Problem to solve
All of the material below is to be returned exactly.

Data provided
>> Begin

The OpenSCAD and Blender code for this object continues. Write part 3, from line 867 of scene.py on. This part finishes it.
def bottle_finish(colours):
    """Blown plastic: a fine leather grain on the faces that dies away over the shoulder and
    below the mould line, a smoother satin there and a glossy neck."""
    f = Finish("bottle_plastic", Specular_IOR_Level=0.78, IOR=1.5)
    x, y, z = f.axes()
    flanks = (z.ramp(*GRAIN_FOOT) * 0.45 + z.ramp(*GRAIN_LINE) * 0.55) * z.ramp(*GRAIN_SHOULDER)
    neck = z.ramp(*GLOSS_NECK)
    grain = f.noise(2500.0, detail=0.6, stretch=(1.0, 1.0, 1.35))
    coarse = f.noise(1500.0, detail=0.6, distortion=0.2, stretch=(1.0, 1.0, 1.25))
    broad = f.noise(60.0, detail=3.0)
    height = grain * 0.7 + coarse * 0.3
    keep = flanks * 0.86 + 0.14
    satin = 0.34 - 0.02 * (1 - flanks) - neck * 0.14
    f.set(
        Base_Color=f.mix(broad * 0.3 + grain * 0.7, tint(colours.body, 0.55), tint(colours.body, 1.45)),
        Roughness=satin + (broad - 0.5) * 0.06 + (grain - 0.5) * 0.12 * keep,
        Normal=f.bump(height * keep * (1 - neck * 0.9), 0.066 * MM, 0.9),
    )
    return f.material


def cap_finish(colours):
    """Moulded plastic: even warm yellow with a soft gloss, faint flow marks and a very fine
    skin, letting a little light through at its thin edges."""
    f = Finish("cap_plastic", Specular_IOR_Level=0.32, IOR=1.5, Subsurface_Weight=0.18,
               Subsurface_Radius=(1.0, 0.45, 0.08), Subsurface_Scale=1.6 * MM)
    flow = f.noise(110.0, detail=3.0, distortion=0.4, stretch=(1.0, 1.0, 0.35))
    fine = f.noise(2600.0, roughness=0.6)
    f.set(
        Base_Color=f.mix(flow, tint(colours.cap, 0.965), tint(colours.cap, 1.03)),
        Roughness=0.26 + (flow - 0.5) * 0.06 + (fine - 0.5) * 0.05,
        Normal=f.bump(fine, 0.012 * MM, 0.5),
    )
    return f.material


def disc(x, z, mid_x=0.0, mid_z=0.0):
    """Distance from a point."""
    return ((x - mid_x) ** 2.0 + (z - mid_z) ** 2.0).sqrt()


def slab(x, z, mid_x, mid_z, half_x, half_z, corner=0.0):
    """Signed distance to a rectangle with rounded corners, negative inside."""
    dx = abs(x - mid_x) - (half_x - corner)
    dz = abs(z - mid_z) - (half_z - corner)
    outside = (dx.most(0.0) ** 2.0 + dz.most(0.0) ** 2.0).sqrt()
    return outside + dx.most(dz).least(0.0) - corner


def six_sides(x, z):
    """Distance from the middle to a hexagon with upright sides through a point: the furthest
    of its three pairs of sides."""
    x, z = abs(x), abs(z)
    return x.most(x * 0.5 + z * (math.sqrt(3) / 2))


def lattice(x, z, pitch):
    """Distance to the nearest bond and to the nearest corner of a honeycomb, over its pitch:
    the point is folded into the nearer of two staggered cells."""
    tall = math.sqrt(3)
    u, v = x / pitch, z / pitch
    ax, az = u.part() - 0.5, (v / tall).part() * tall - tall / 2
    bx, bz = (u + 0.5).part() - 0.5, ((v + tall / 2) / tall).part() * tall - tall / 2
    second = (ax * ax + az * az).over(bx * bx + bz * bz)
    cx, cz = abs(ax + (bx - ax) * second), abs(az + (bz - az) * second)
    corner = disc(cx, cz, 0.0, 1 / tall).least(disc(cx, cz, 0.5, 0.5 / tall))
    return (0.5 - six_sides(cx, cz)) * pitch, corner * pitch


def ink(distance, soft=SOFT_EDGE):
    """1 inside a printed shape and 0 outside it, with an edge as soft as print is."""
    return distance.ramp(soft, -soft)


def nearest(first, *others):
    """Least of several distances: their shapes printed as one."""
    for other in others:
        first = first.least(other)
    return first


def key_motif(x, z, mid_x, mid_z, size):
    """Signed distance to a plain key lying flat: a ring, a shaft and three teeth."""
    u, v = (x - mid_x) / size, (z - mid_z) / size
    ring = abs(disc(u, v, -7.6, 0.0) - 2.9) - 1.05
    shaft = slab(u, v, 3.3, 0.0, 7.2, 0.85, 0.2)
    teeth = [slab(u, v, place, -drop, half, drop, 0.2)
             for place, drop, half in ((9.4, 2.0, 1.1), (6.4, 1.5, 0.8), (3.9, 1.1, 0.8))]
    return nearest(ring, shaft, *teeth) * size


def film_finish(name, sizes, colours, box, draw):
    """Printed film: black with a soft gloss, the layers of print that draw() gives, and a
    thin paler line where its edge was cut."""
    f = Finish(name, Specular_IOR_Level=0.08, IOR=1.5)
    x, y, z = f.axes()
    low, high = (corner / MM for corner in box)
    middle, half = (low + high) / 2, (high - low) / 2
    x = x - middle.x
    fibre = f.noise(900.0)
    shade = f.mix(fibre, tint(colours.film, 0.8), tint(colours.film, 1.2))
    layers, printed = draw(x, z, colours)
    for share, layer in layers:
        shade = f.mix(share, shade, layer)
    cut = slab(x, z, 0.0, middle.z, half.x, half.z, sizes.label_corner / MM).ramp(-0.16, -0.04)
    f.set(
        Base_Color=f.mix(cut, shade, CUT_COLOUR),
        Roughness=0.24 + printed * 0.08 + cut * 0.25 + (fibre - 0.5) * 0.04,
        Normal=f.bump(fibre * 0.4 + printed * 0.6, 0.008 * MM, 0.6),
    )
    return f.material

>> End

Complete output
The OpenSCAD and Blender code for this object continues. Write part 3, from line 867 of scene.py on. This part finishes it.
def bottle_finish(colours):
    """Blown plastic: a fine leather grain on the faces that dies away over the shoulder and
    below the mould line, a smoother satin there and a glossy neck."""
    f = Finish("bottle_plastic", Specular_IOR_Level=0.78, IOR=1.5)
    x, y, z = f.axes()
    flanks = (z.ramp(*GRAIN_FOOT) * 0.45 + z.ramp(*GRAIN_LINE) * 0.55) * z.ramp(*GRAIN_SHOULDER)
    neck = z.ramp(*GLOSS_NECK)
    grain = f.noise(2500.0, detail=0.6, stretch=(1.0, 1.0, 1.35))
    coarse = f.noise(1500.0, detail=0.6, distortion=0.2, stretch=(1.0, 1.0, 1.25))
    broad = f.noise(60.0, detail=3.0)
    height = grain * 0.7 + coarse * 0.3
    keep = flanks * 0.86 + 0.14
    satin = 0.34 - 0.02 * (1 - flanks) - neck * 0.14
    f.set(
        Base_Color=f.mix(broad * 0.3 + grain * 0.7, tint(colours.body, 0.55), tint(colours.body, 1.45)),
        Roughness=satin + (broad - 0.5) * 0.06 + (grain - 0.5) * 0.12 * keep,
        Normal=f.bump(height * keep * (1 - neck * 0.9), 0.066 * MM, 0.9),
    )
    return f.material


def cap_finish(colours):
    """Moulded plastic: even warm yellow with a soft gloss, faint flow marks and a very fine
    skin, letting a little light through at its thin edges."""
    f = Finish("cap_plastic", Specular_IOR_Level=0.32, IOR=1.5, Subsurface_Weight=0.18,
               Subsurface_Radius=(1.0, 0.45, 0.08), Subsurface_Scale=1.6 * MM)
    flow = f.noise(110.0, detail=3.0, distortion=0.4, stretch=(1.0, 1.0, 0.35))
    fine = f.noise(2600.0, roughness=0.6)
    f.set(
        Base_Color=f.mix(flow, tint(colours.cap, 0.965), tint(colours.cap, 1.03)),
        Roughness=0.26 + (flow - 0.5) * 0.06 + (fine - 0.5) * 0.05,
        Normal=f.bump(fine, 0.012 * MM, 0.5),
    )
    return f.material


def disc(x, z, mid_x=0.0, mid_z=0.0):
    """Distance from a point."""
    return ((x - mid_x) ** 2.0 + (z - mid_z) ** 2.0).sqrt()


def slab(x, z, mid_x, mid_z, half_x, half_z, corner=0.0):
    """Signed distance to a rectangle with rounded corners, negative inside."""
    dx = abs(x - mid_x) - (half_x - corner)
    dz = abs(z - mid_z) - (half_z - corner)
    outside = (dx.most(0.0) ** 2.0 + dz.most(0.0) ** 2.0).sqrt()
    return outside + dx.most(dz).least(0.0) - corner


def six_sides(x, z):
    """Distance from the middle to a hexagon with upright sides through a point: the furthest
    of its three pairs of sides."""
    x, z = abs(x), abs(z)
    return x.most(x * 0.5 + z * (math.sqrt(3) / 2))


def lattice(x, z, pitch):
    """Distance to the nearest bond and to the nearest corner of a honeycomb, over its pitch:
    the point is folded into the nearer of two staggered cells."""
    tall = math.sqrt(3)
    u, v = x / pitch, z / pitch
    ax, az = u.part() - 0.5, (v / tall).part() * tall - tall / 2
    bx, bz = (u + 0.5).part() - 0.5, ((v + tall / 2) / tall).part() * tall - tall / 2
    second = (ax * ax + az * az).over(bx * bx + bz * bz)
    cx, cz = abs(ax + (bx - ax) * second), abs(az + (bz - az) * second)
    corner = disc(cx, cz, 0.0, 1 / tall).least(disc(cx, cz, 0.5, 0.5 / tall))
    return (0.5 - six_sides(cx, cz)) * pitch, corner * pitch


def ink(distance, soft=SOFT_EDGE):
    """1 inside a printed shape and 0 outside it, with an edge as soft as print is."""
    return distance.ramp(soft, -soft)


def nearest(first, *others):
    """Least of several distances: their shapes printed as one."""
    for other in others:
        first = first.least(other)
    return first


def key_motif(x, z, mid_x, mid_z, size):
    """Signed distance to a plain key lying flat: a ring, a shaft and three teeth."""
    u, v = (x - mid_x) / size, (z - mid_z) / size
    ring = abs(disc(u, v, -7.6, 0.0) - 2.9) - 1.05
    shaft = slab(u, v, 3.3, 0.0, 7.2, 0.85, 0.2)
    teeth = [slab(u, v, place, -drop, half, drop, 0.2)
             for place, drop, half in ((9.4, 2.0, 1.1), (6.4, 1.5, 0.8), (3.9, 1.1, 0.8))]
    return nearest(ring, shaft, *teeth) * size


def film_finish(name, sizes, colours, box, draw):
    """Printed film: black with a soft gloss, the layers of print that draw() gives, and a
    thin paler line where its edge was cut."""
    f = Finish(name, Specular_IOR_Level=0.08, IOR=1.5)
    x, y, z = f.axes()
    low, high = (corner / MM for corner in box)
    middle, half = (low + high) / 2, (high - low) / 2
    x = x - middle.x
    fibre = f.noise(900.0)
    shade = f.mix(fibre, tint(colours.film, 0.8), tint(colours.film, 1.2))
    layers, printed = draw(x, z, colours)
    for share, layer in layers:
        shade = f.mix(share, shade, layer)
    cut = slab(x, z, 0.0, middle.z, half.x, half.z, sizes.label_corner / MM).ramp(-0.16, -0.04)
    f.set(
        Base_Color=f.mix(cut, shade, CUT_COLOUR),
        Roughness=0.24 + printed * 0.08 + cut * 0.25 + (fibre - 0.5) * 0.04,
        Normal=f.bump(fibre * 0.4 + printed * 0.6, 0.008 * MM, 0.6),
    )
    return f.material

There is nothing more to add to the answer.